+++ Dataset excerpt
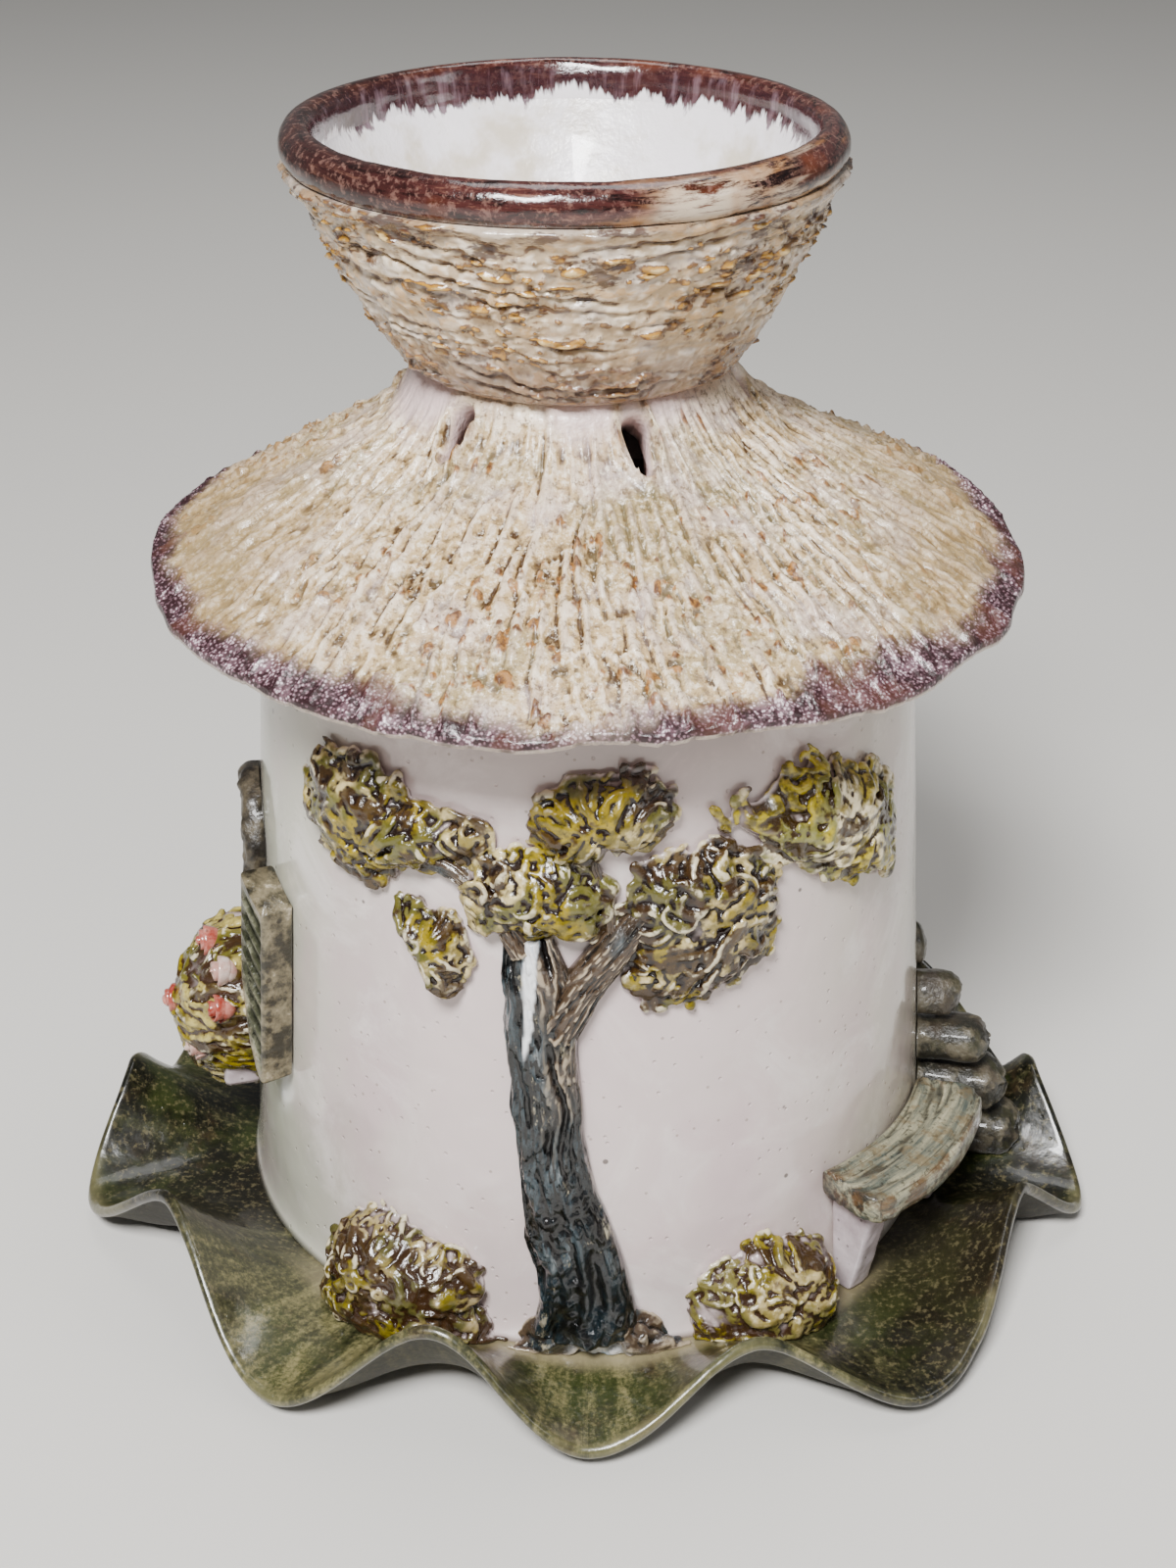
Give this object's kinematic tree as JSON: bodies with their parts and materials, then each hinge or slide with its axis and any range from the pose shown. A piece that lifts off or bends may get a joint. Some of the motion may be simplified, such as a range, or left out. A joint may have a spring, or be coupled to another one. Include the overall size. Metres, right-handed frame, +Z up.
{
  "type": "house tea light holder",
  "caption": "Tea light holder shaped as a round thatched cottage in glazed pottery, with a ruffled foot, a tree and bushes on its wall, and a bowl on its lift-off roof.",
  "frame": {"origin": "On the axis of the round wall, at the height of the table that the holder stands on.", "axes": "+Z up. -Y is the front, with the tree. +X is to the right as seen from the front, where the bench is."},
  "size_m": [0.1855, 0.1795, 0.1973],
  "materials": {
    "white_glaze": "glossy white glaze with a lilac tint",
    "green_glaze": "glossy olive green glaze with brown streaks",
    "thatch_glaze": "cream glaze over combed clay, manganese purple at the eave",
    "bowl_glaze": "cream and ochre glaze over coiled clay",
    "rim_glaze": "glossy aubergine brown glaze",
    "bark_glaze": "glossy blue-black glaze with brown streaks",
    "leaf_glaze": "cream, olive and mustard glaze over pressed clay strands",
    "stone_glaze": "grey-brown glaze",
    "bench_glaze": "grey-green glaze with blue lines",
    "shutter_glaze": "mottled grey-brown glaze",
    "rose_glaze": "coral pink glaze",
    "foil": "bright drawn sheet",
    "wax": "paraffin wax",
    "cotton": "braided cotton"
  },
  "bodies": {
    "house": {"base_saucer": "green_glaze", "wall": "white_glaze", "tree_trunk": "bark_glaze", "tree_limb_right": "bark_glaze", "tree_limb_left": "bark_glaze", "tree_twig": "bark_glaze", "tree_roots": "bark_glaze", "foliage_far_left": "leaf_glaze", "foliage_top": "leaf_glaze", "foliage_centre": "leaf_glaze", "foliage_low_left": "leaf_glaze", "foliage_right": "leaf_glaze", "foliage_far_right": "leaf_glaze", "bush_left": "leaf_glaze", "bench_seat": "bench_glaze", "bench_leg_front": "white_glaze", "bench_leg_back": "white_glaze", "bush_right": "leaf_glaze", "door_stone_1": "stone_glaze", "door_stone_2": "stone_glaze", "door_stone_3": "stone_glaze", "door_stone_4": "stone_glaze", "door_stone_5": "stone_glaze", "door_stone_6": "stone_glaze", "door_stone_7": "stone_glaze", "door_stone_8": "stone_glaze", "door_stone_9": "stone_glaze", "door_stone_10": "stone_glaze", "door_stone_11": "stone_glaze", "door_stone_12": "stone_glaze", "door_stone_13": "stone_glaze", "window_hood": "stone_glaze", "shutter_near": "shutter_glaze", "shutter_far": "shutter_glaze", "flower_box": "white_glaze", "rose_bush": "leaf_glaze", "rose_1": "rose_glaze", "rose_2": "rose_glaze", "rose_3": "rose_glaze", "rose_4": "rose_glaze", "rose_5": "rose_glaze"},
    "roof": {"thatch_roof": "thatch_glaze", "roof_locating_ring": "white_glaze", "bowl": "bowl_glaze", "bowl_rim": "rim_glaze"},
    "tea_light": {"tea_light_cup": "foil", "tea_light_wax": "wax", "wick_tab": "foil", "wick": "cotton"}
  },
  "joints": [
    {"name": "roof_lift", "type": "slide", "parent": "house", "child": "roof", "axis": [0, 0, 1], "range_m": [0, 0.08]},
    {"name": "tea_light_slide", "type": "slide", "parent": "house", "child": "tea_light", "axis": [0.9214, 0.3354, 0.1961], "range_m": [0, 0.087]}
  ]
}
++++++
## What is asked
Restate the whole of the material exactly.

## Answer to the exercise
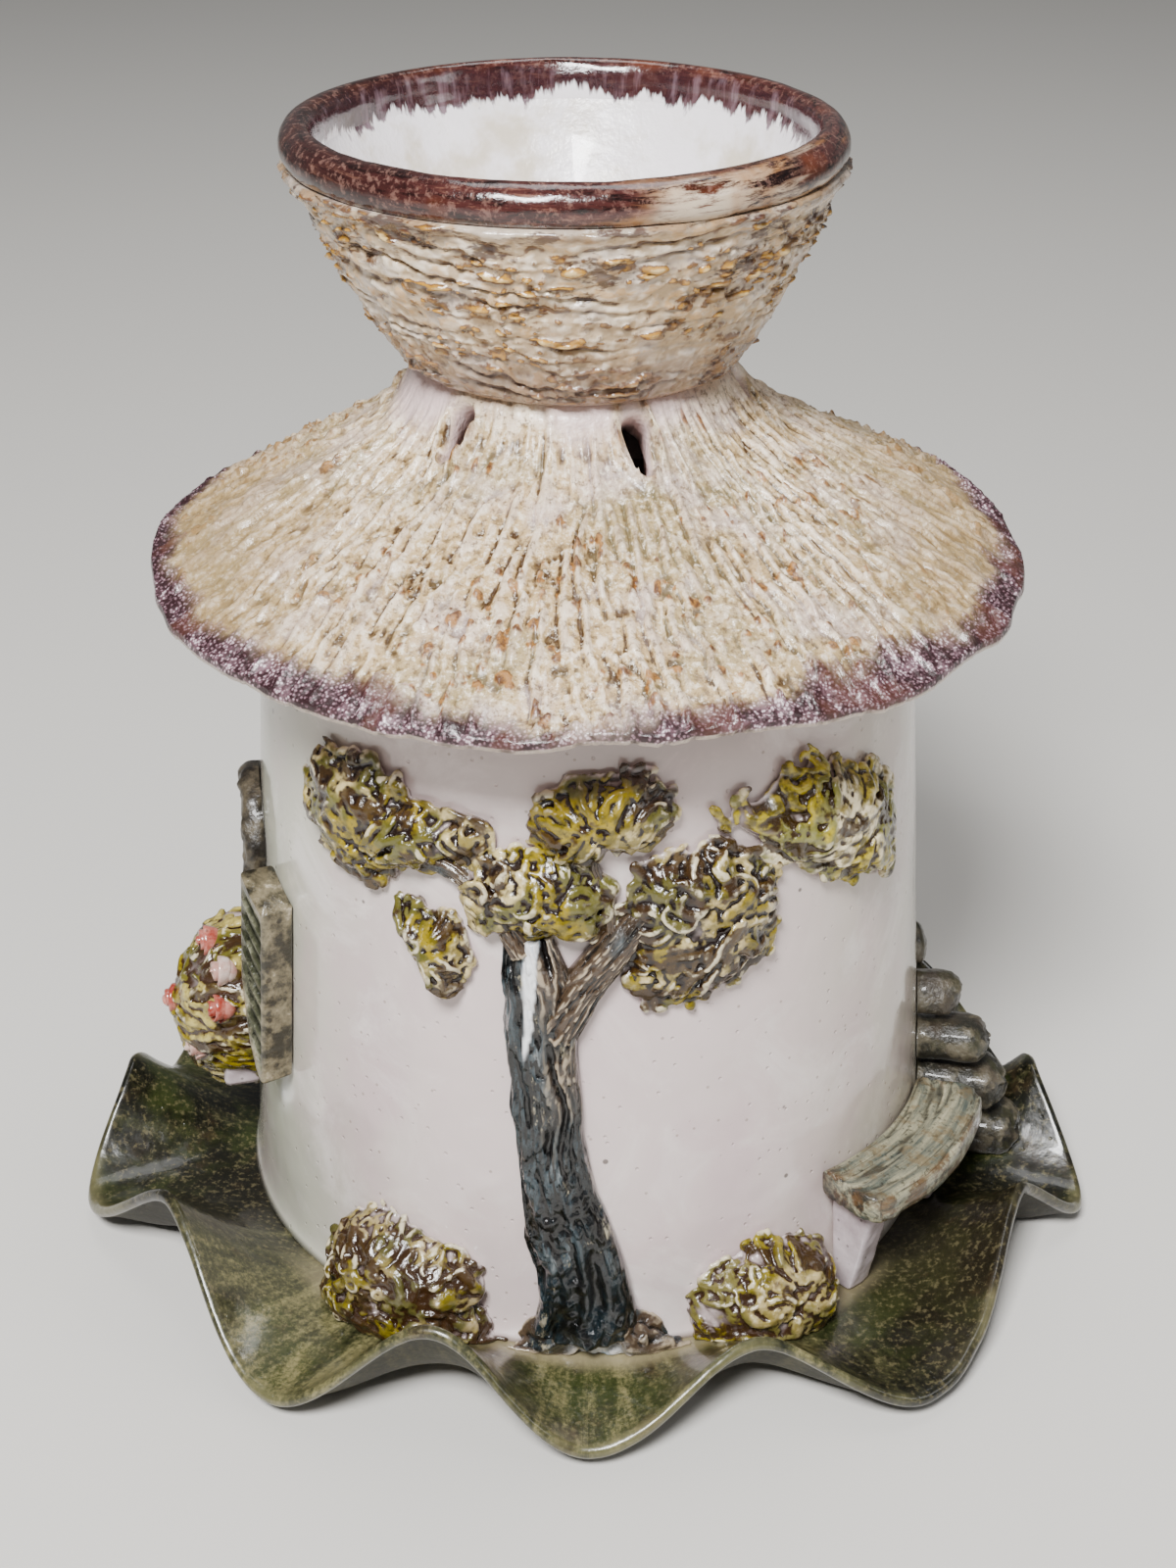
Give this object's kinematic tree as JSON: bodies with their parts and materials, then each hinge or slide with its axis and any range from the pose shown. A piece that lifts off or bends may get a joint. Some of the motion may be simplified, such as a range, or left out. A joint may have a spring, or be coupled to another one. Include the overall size. Metres, right-handed frame, +Z up.
{
  "type": "house tea light holder",
  "caption": "Tea light holder shaped as a round thatched cottage in glazed pottery, with a ruffled foot, a tree and bushes on its wall, and a bowl on its lift-off roof.",
  "frame": {"origin": "On the axis of the round wall, at the height of the table that the holder stands on.", "axes": "+Z up. -Y is the front, with the tree. +X is to the right as seen from the front, where the bench is."},
  "size_m": [0.1855, 0.1795, 0.1973],
  "materials": {
    "white_glaze": "glossy white glaze with a lilac tint",
    "green_glaze": "glossy olive green glaze with brown streaks",
    "thatch_glaze": "cream glaze over combed clay, manganese purple at the eave",
    "bowl_glaze": "cream and ochre glaze over coiled clay",
    "rim_glaze": "glossy aubergine brown glaze",
    "bark_glaze": "glossy blue-black glaze with brown streaks",
    "leaf_glaze": "cream, olive and mustard glaze over pressed clay strands",
    "stone_glaze": "grey-brown glaze",
    "bench_glaze": "grey-green glaze with blue lines",
    "shutter_glaze": "mottled grey-brown glaze",
    "rose_glaze": "coral pink glaze",
    "foil": "bright drawn sheet",
    "wax": "paraffin wax",
    "cotton": "braided cotton"
  },
  "bodies": {
    "house": {"base_saucer": "green_glaze", "wall": "white_glaze", "tree_trunk": "bark_glaze", "tree_limb_right": "bark_glaze", "tree_limb_left": "bark_glaze", "tree_twig": "bark_glaze", "tree_roots": "bark_glaze", "foliage_far_left": "leaf_glaze", "foliage_top": "leaf_glaze", "foliage_centre": "leaf_glaze", "foliage_low_left": "leaf_glaze", "foliage_right": "leaf_glaze", "foliage_far_right": "leaf_glaze", "bush_left": "leaf_glaze", "bench_seat": "bench_glaze", "bench_leg_front": "white_glaze", "bench_leg_back": "white_glaze", "bush_right": "leaf_glaze", "door_stone_1": "stone_glaze", "door_stone_2": "stone_glaze", "door_stone_3": "stone_glaze", "door_stone_4": "stone_glaze", "door_stone_5": "stone_glaze", "door_stone_6": "stone_glaze", "door_stone_7": "stone_glaze", "door_stone_8": "stone_glaze", "door_stone_9": "stone_glaze", "door_stone_10": "stone_glaze", "door_stone_11": "stone_glaze", "door_stone_12": "stone_glaze", "door_stone_13": "stone_glaze", "window_hood": "stone_glaze", "shutter_near": "shutter_glaze", "shutter_far": "shutter_glaze", "flower_box": "white_glaze", "rose_bush": "leaf_glaze", "rose_1": "rose_glaze", "rose_2": "rose_glaze", "rose_3": "rose_glaze", "rose_4": "rose_glaze", "rose_5": "rose_glaze"},
    "roof": {"thatch_roof": "thatch_glaze", "roof_locating_ring": "white_glaze", "bowl": "bowl_glaze", "bowl_rim": "rim_glaze"},
    "tea_light": {"tea_light_cup": "foil", "tea_light_wax": "wax", "wick_tab": "foil", "wick": "cotton"}
  },
  "joints": [
    {"name": "roof_lift", "type": "slide", "parent": "house", "child": "roof", "axis": [0, 0, 1], "range_m": [0, 0.08]},
    {"name": "tea_light_slide", "type": "slide", "parent": "house", "child": "tea_light", "axis": [0.9214, 0.3354, 0.1961], "range_m": [0, 0.087]}
  ]
}